The document restates what is said in the 1988 Hamas Charter. In particular, in paragraph 2 it asserts that all of Palestine belongs to the Palestinian people and that Israel (referred to not by name but only as "The Zionist entity" has no rights there.

In paragraphs 16 and 17 the document states that Hamas's conflict is with the Zionism project, and not with "the Jews because of their religion." However it does not disavow the repetition of many antisemitic conspiracy theories in the 1988 Charter. Indeed, the 1988 document is not mentioned at all.

Paragraphs 19 and 20 are unambiguous.

"19. There shall be no recognition of the legitimacy of the Zionist entity. Whatever has befallen the land of Palestine in terms of occupation, settlement building, Judaization or changes to its features or falsification of facts is illegitimate. Rights never lapse.

20. Hamas believes that no part of the land of Palestine shall be compromised or conceded, irrespective of the causes, the circumstances and the pressures and no matter how long the occupation lasts. Hamas rejects any alternative to the full and complete liberation of Palestine, from the river to the sea."
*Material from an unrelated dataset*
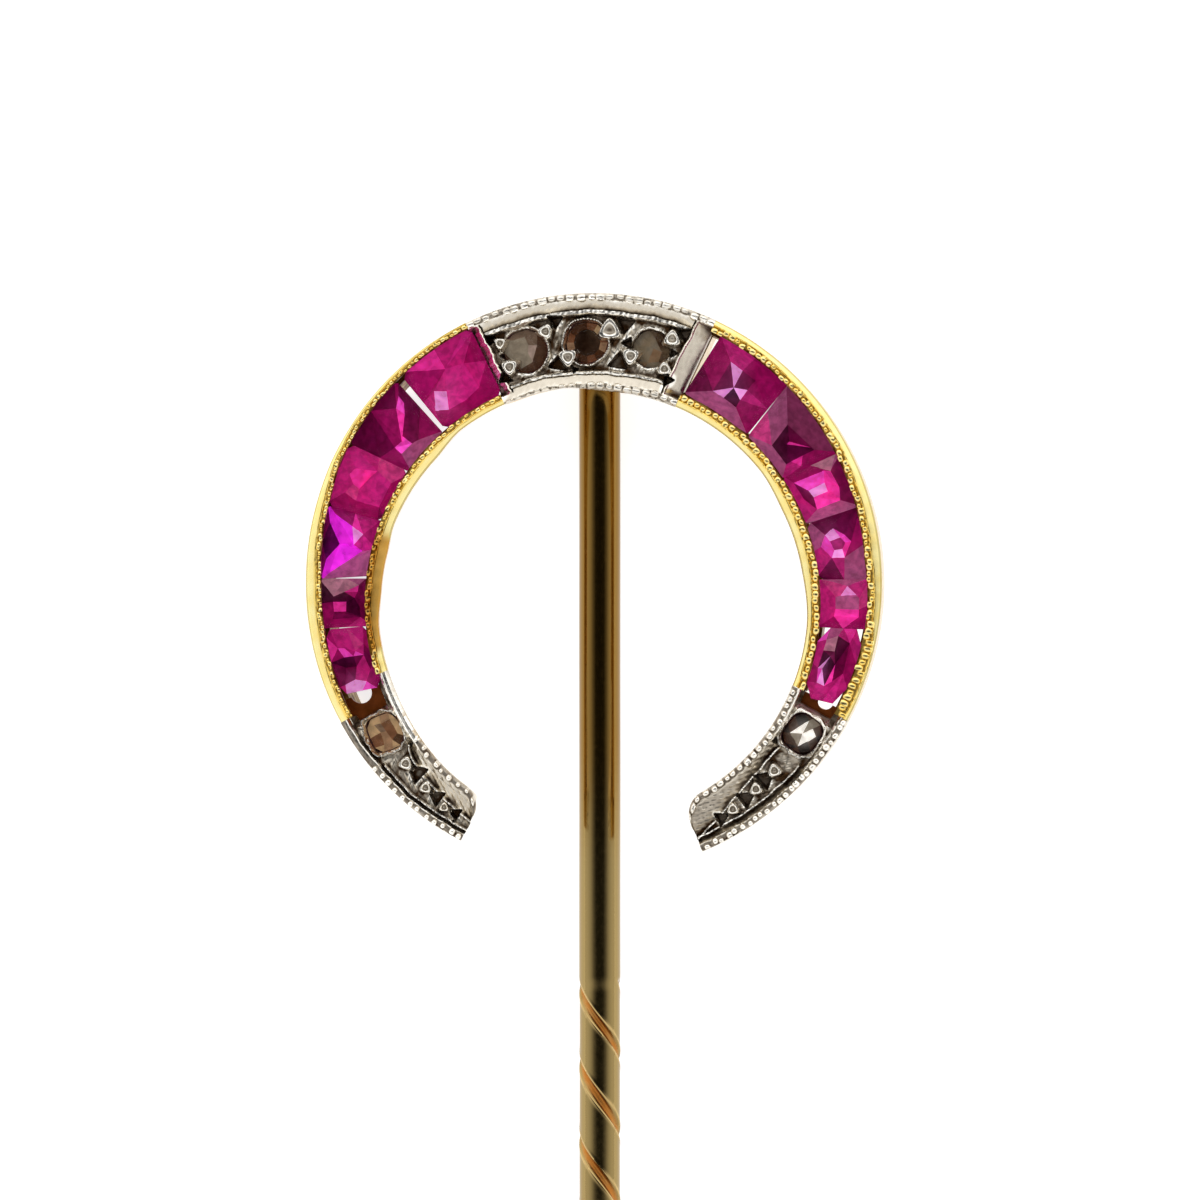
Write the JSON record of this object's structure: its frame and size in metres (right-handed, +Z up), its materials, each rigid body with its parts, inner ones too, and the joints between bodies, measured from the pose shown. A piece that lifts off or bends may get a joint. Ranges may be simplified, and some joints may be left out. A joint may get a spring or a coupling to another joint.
{
  "type": "stick pin",
  "caption": "Horseshoe-shaped stick pin: a gold channel of calibre-cut rubies between platinum facings with small diamonds, on a long gold stem with a spiral-grooved stretch",
  "frame": {"origin": "on the table under the middle of the pin's box, with the pin lying on its back", "axes": "+Z up, away from the table, out of the front of the head; +Y along the stem from its point to the head; +X towards the head's right arm"},
  "size_m": [0.0152, 0.0634, 0.0036],
  "materials": {
    "gold": "polished yellow gold, worn along the edges",
    "platinum": "bright-cut platinum, dark in the recesses",
    "ruby": "polished, deep pinkish red",
    "diamond": "old rose cut, greyish"
  },
  "bodies": {
    "root": {"gold_body": "gold", "platinum_top": "platinum", "platinum_tip_left": "platinum", "platinum_tip_right": "platinum", "ruby_left_1": "ruby", "ruby_left_2": "ruby", "ruby_left_3": "ruby", "ruby_left_4": "ruby", "ruby_left_5": "ruby", "ruby_left_6": "ruby", "ruby_right_1": "ruby", "ruby_right_2": "ruby", "ruby_right_3": "ruby", "ruby_right_4": "ruby", "ruby_right_5": "ruby", "ruby_right_6": "ruby", "diamond_top_left": "diamond", "diamond_top_middle": "diamond", "diamond_top_right": "diamond", "diamond_tip_left": "diamond", "diamond_tip_right": "diamond"}
  },
  "joints": []
}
The mention at the end of paragraph 20 of a "fully sovereign and independent Palestinian state, with Jerusalem as its capital along the lines of the 4th of June 1967" has led some people to believe that Hamas has accepted the idea of a two state solution. Reading the whole of the document makes it clear that is not the case.

I don't know why the document mentions a Palestinian state, and can only guess that it is meant to make Hamas look better, despite Hamas's unambiguous rejection of any Israeli state.

For completeness, paragraph 21 rejects the Oslo Accords and all agreements flowing from them.

Concluding comments

You don't need to speculate about what Hamas believes. The organisation tells you in its 1988 Charter and its supplemental 2017 Document.

It has no interest in peace with Israel, and seeks to remove Israel entirely to establish "a fully sovereign Palestinian State on the entire national Palestinian soil." (Paragraph 27 of the 2017 Document.)